Ahí estaba el germen del tipo que desconfiará de los intelectuales pero acabará por ser uno de ellos y disfrutará de su poder en un mundo que considera ajeno; el que, sin sentirse existencialista, goza de las ventajas de esa moda filosófica parisina y, seguramente por eso, ama y odia apasionadamente a Sartre; el filocomunista que sirve argumentos a los anticomunistas; el ateo que guiña el ojo a los católicos (de nuevo la moda y su coquetería: fueron signo de aquellos tiempos las conversiones de escritores); el hombre que arrastra una culpa imperdonable y, sin embargo, se vuelve cuerpo inocente en contacto con la belleza azul de Tipasa.

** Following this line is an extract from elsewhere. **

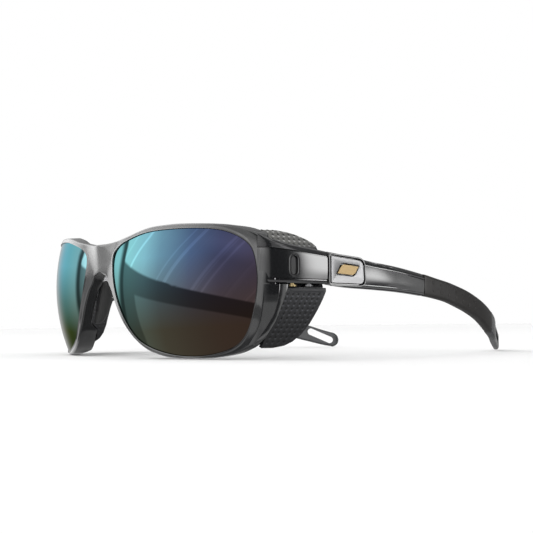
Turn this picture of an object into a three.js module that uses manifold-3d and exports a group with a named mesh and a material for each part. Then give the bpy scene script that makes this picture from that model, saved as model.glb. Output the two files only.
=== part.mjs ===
// Mountain sunglasses: a curved one-piece front, mirror lenses, folding temples with grip sleeves,
// adjustable nose pads and soft side shields held by a lug through the endpiece.
// Millimetres. +Z up, the wearer looks along -Y, left is +X. Built for the left side and mirrored.
import * as THREE from 'three';
import { mergeVertices } from 'three/addons/utils/BufferGeometryUtils.js';
import Module from 'manifold-3d';

const wasm = await Module();
wasm.setup();

const GAP = 0.3;                    // clearance between neighbouring pieces
const FRONT_TO_CENTRE = 76.5;       // front of the bridge to the middle of the box

const LENS_SPHERE = 66;             // radius of the lens front
const LENS_THICKNESS = 2;
const LENS_CENTRE = [16.1, 67.6, 25.6];
const WRAP = THREE.MathUtils.degToRad(22.65);
const RIM_PROUD = 0.9;              // rim front above the lens front
const LENS_COVER = 0.5;             // lens edge hidden under the rim
const STATIONS = 72;                // sections around each rim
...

Por acabar de una vez: el triunfador que vive el éxito como derrota, porque tal vez eso viene impreso en la genética de los pobres: gente que sólo posee sustantivos comunes (el florero, el plato hondo) frente a los nombres propios que guardan los mejor situados (la cerámica de los Vosgos, la vajilla de Quimper). Eso era lo que había empezando a contar Camus en aquellos papeles, texto frustrado que no vio la luz hasta 1994 (treinta y tantos años después de su muerte), bajo el título de El primer hombre: en aquellas letras apretadas estaban su guerra y su paz, las que proyectaba alcanzar más allá del Nobel, las que no alcanzó pero aún nos deslumbran.